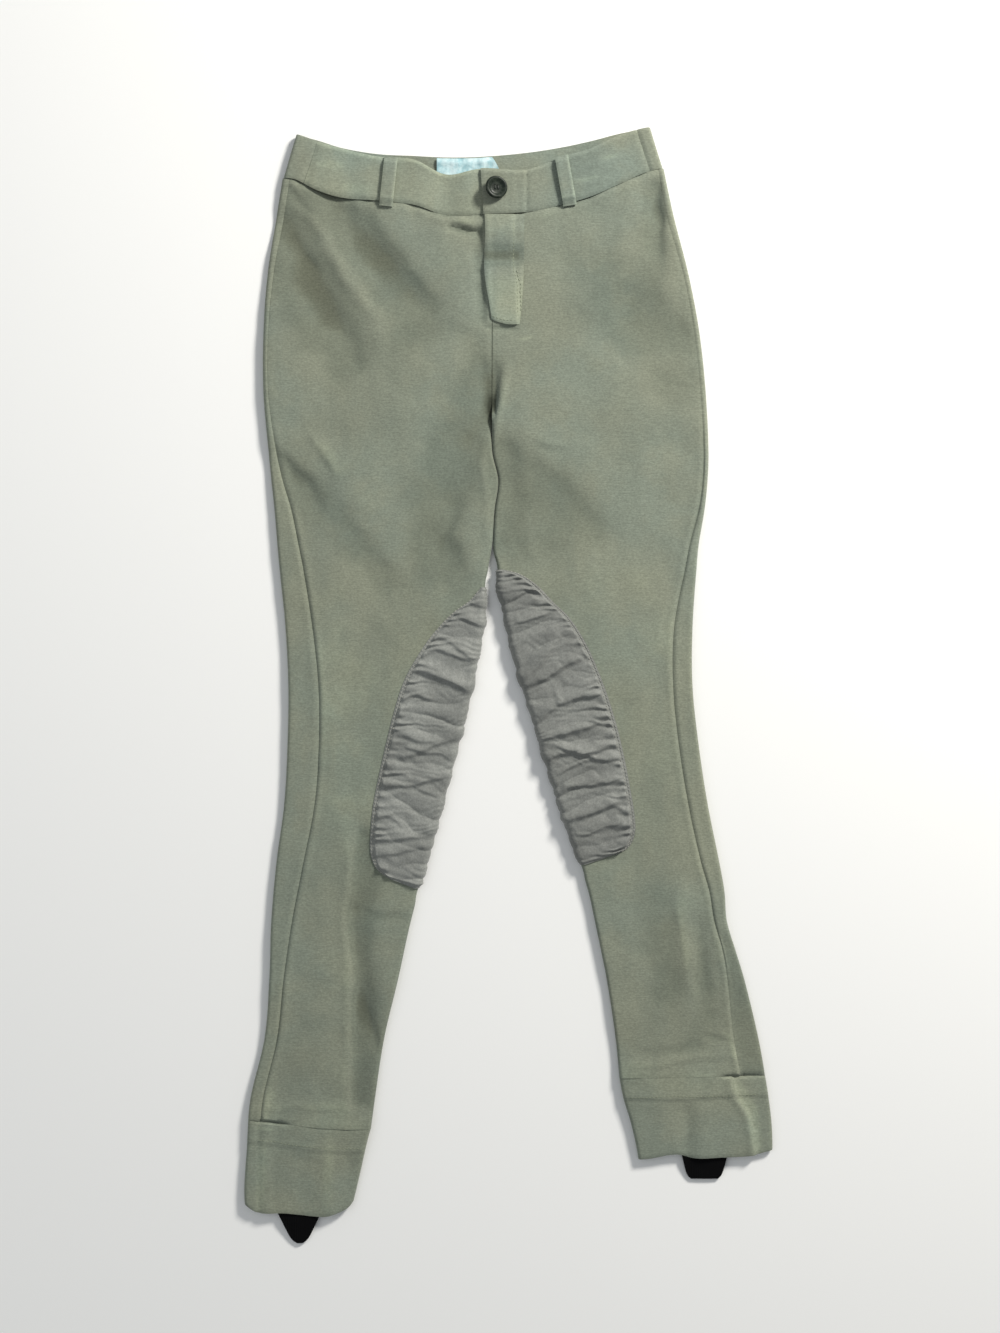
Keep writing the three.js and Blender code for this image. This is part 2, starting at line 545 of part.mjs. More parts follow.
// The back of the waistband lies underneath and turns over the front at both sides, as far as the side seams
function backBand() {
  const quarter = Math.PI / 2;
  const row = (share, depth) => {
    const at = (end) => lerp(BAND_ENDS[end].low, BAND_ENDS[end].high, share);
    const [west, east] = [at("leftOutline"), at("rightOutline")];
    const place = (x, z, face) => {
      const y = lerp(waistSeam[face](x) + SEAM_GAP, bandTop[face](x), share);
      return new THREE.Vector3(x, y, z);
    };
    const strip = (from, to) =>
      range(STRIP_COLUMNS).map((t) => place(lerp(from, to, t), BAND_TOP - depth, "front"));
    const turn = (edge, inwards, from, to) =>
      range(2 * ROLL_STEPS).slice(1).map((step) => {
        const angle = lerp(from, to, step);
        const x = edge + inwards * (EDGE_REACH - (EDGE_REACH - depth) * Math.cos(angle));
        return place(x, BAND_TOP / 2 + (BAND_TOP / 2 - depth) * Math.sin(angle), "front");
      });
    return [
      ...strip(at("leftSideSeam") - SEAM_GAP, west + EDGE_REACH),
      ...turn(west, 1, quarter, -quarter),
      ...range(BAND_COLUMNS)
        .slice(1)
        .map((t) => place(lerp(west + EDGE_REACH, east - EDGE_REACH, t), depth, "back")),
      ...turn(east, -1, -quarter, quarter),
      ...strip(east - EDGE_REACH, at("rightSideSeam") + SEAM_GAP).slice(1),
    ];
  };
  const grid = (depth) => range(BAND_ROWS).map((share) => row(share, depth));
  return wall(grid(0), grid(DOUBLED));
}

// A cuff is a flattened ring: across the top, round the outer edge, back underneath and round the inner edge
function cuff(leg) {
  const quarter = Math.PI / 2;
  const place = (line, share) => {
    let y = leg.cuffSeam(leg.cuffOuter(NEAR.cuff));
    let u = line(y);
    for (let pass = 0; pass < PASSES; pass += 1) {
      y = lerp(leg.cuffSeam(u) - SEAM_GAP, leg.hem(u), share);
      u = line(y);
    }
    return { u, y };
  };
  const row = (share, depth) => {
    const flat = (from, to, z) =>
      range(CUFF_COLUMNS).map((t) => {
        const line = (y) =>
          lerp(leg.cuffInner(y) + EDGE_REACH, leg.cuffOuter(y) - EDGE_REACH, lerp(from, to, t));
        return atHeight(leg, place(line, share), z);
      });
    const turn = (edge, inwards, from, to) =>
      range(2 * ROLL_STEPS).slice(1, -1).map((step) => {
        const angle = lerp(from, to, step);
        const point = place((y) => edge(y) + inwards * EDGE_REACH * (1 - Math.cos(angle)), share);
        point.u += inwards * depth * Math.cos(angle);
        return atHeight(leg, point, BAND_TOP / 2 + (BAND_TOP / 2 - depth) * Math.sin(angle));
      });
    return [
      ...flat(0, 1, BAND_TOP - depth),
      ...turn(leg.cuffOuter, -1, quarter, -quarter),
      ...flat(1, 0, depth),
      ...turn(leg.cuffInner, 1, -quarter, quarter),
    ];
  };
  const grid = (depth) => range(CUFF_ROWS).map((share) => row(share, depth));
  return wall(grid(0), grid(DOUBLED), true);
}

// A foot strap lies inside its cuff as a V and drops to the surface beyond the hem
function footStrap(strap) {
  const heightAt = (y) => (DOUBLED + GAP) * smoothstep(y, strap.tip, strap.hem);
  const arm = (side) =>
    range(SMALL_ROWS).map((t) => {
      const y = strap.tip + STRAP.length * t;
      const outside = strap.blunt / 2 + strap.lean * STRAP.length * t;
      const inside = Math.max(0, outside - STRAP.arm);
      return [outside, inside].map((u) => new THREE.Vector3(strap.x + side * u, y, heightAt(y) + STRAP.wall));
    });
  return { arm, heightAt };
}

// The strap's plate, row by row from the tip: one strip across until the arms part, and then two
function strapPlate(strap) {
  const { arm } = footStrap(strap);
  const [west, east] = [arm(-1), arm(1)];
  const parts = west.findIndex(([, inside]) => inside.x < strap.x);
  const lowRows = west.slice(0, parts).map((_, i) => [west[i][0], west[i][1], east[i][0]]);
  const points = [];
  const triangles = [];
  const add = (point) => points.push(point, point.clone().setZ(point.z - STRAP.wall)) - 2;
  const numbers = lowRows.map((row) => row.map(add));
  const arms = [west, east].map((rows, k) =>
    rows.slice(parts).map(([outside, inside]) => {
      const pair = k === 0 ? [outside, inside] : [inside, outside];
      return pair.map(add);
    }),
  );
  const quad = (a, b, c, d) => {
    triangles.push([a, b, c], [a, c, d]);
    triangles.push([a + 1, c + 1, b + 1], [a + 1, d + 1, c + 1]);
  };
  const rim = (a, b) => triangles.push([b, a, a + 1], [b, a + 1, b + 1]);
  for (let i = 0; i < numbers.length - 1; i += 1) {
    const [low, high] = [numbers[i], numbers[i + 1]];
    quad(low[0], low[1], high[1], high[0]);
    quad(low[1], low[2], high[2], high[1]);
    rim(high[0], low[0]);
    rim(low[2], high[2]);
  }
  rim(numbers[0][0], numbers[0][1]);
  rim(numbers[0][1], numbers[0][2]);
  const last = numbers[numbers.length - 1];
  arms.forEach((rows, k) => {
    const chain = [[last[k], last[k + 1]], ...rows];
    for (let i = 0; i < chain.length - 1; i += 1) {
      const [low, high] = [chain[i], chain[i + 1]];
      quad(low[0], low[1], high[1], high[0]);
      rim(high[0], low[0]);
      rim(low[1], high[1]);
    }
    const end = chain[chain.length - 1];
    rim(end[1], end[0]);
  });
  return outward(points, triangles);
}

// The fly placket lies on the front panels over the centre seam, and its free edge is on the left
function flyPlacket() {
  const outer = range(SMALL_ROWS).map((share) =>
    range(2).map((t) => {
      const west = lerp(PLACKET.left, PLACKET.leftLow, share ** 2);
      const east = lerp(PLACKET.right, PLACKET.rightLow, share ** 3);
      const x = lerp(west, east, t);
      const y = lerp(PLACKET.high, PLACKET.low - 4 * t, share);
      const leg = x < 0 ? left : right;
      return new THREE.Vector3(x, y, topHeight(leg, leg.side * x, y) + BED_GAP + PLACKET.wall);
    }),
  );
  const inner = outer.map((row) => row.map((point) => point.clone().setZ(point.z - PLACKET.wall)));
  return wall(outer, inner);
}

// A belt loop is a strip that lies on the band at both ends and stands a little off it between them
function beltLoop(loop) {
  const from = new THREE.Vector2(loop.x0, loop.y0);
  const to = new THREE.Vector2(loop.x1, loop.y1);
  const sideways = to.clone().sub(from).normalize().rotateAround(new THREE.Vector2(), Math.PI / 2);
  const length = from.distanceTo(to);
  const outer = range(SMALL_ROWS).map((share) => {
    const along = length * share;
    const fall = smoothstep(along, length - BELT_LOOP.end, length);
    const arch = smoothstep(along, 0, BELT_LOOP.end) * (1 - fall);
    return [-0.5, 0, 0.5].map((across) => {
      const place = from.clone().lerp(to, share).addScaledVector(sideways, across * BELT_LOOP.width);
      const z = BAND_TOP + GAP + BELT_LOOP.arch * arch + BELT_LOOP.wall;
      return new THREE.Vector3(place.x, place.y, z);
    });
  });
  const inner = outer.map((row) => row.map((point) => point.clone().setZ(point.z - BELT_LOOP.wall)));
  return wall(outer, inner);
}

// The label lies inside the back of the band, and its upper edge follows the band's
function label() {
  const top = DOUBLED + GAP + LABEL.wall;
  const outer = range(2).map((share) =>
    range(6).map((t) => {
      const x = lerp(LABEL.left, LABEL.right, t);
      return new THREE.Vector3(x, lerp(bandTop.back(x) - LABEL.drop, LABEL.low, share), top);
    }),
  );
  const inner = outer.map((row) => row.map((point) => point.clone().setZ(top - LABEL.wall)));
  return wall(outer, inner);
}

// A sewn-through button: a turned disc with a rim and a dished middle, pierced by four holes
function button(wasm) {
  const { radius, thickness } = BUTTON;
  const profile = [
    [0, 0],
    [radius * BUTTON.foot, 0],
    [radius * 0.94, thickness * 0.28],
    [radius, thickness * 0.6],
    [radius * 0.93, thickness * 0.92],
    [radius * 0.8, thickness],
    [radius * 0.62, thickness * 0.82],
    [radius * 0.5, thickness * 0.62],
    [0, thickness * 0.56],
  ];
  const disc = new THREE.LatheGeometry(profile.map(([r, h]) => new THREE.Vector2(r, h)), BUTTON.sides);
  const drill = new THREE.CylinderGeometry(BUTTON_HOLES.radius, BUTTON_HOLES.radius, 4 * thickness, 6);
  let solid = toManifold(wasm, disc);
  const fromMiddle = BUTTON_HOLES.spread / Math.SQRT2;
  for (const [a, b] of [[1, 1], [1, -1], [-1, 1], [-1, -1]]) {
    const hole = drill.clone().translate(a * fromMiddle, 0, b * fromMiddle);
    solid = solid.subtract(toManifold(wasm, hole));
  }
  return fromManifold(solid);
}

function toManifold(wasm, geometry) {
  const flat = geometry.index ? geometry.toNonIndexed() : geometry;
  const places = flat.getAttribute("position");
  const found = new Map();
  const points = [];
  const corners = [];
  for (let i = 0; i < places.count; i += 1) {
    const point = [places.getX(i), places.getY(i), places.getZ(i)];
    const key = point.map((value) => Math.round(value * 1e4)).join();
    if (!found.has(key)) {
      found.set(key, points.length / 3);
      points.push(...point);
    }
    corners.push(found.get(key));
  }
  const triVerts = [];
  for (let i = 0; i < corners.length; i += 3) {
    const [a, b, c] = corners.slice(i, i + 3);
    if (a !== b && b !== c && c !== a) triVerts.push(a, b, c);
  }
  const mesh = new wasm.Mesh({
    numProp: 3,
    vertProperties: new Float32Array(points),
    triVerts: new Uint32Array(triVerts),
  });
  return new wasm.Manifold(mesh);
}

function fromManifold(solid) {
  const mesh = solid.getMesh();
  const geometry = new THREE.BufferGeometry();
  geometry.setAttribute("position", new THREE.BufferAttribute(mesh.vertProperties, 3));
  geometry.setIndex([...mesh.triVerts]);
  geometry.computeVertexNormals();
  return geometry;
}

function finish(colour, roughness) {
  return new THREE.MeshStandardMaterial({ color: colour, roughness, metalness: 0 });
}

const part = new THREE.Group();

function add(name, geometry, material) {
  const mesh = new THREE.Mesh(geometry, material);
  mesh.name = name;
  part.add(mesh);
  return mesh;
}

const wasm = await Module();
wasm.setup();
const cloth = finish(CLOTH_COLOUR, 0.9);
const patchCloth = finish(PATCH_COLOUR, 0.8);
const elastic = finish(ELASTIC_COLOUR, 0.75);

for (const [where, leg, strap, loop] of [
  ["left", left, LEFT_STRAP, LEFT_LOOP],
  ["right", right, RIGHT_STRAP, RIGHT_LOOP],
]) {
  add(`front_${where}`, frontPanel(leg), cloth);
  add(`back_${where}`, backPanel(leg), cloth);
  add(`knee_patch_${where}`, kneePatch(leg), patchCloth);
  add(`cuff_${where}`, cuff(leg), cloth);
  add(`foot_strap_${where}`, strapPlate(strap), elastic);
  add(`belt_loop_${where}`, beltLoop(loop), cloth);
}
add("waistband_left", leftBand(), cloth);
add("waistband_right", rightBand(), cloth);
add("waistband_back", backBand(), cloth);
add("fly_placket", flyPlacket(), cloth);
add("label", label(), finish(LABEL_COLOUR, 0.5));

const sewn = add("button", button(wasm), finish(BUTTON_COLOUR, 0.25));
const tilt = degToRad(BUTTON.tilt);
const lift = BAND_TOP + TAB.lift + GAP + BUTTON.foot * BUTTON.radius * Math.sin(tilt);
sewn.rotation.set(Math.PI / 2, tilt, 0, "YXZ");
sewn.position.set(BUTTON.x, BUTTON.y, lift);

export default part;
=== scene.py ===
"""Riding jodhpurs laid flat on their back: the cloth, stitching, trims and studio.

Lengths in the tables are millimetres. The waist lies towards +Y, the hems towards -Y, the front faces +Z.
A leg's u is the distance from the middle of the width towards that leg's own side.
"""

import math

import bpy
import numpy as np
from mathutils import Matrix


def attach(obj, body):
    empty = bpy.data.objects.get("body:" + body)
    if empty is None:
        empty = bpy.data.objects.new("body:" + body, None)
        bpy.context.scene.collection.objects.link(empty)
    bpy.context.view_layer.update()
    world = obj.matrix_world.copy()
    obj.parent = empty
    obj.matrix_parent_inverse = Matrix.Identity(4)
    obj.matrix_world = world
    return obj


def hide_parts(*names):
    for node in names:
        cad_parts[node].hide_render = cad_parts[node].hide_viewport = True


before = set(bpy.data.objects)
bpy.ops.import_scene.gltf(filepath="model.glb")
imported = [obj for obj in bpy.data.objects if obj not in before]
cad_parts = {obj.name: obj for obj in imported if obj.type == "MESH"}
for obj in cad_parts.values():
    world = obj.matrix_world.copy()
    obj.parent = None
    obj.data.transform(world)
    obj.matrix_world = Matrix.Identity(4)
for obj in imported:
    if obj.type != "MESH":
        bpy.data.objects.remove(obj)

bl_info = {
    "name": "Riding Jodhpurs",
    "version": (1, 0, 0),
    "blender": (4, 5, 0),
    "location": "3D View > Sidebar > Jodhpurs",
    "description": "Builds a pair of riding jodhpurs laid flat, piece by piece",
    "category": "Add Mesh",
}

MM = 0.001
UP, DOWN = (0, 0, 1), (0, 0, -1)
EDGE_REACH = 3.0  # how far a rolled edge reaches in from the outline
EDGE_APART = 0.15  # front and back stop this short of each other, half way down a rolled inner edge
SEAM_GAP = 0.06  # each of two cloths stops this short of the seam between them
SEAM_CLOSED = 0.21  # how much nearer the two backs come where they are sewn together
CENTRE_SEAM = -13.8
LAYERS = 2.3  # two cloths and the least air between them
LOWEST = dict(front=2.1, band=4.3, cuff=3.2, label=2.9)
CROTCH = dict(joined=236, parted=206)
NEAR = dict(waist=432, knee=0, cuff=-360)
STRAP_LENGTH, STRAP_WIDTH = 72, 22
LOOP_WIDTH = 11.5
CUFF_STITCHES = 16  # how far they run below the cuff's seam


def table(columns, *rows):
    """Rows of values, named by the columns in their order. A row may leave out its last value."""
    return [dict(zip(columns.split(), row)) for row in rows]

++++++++

▶ **What is expected**
Every line from the line containing "before = set(bpy.data.objects)" to the last line of the material above must be repeated exactly, and no other line.

▶ **Written solution**
before = set(bpy.data.objects)
bpy.ops.import_scene.gltf(filepath="model.glb")
imported = [obj for obj in bpy.data.objects if obj not in before]
cad_parts = {obj.name: obj for obj in imported if obj.type == "MESH"}
for obj in cad_parts.values():
    world = obj.matrix_world.copy()
    obj.parent = None
    obj.data.transform(world)
    obj.matrix_world = Matrix.Identity(4)
for obj in imported:
    if obj.type != "MESH":
        bpy.data.objects.remove(obj)

bl_info = {
    "name": "Riding Jodhpurs",
    "version": (1, 0, 0),
    "blender": (4, 5, 0),
    "location": "3D View > Sidebar > Jodhpurs",
    "description": "Builds a pair of riding jodhpurs laid flat, piece by piece",
    "category": "Add Mesh",
}

MM = 0.001
UP, DOWN = (0, 0, 1), (0, 0, -1)
EDGE_REACH = 3.0  # how far a rolled edge reaches in from the outline
EDGE_APART = 0.15  # front and back stop this short of each other, half way down a rolled inner edge
SEAM_GAP = 0.06  # each of two cloths stops this short of the seam between them
SEAM_CLOSED = 0.21  # how much nearer the two backs come where they are sewn together
CENTRE_SEAM = -13.8
LAYERS = 2.3  # two cloths and the least air between them
LOWEST = dict(front=2.1, band=4.3, cuff=3.2, label=2.9)
CROTCH = dict(joined=236, parted=206)
NEAR = dict(waist=432, knee=0, cuff=-360)
STRAP_LENGTH, STRAP_WIDTH = 72, 22
LOOP_WIDTH = 11.5
CUFF_STITCHES = 16  # how far they run below the cuff's seam


def table(columns, *rows):
    """Rows of values, named by the columns in their order. A row may leave out its last value."""
    return [dict(zip(columns.split(), row)) for row in rows]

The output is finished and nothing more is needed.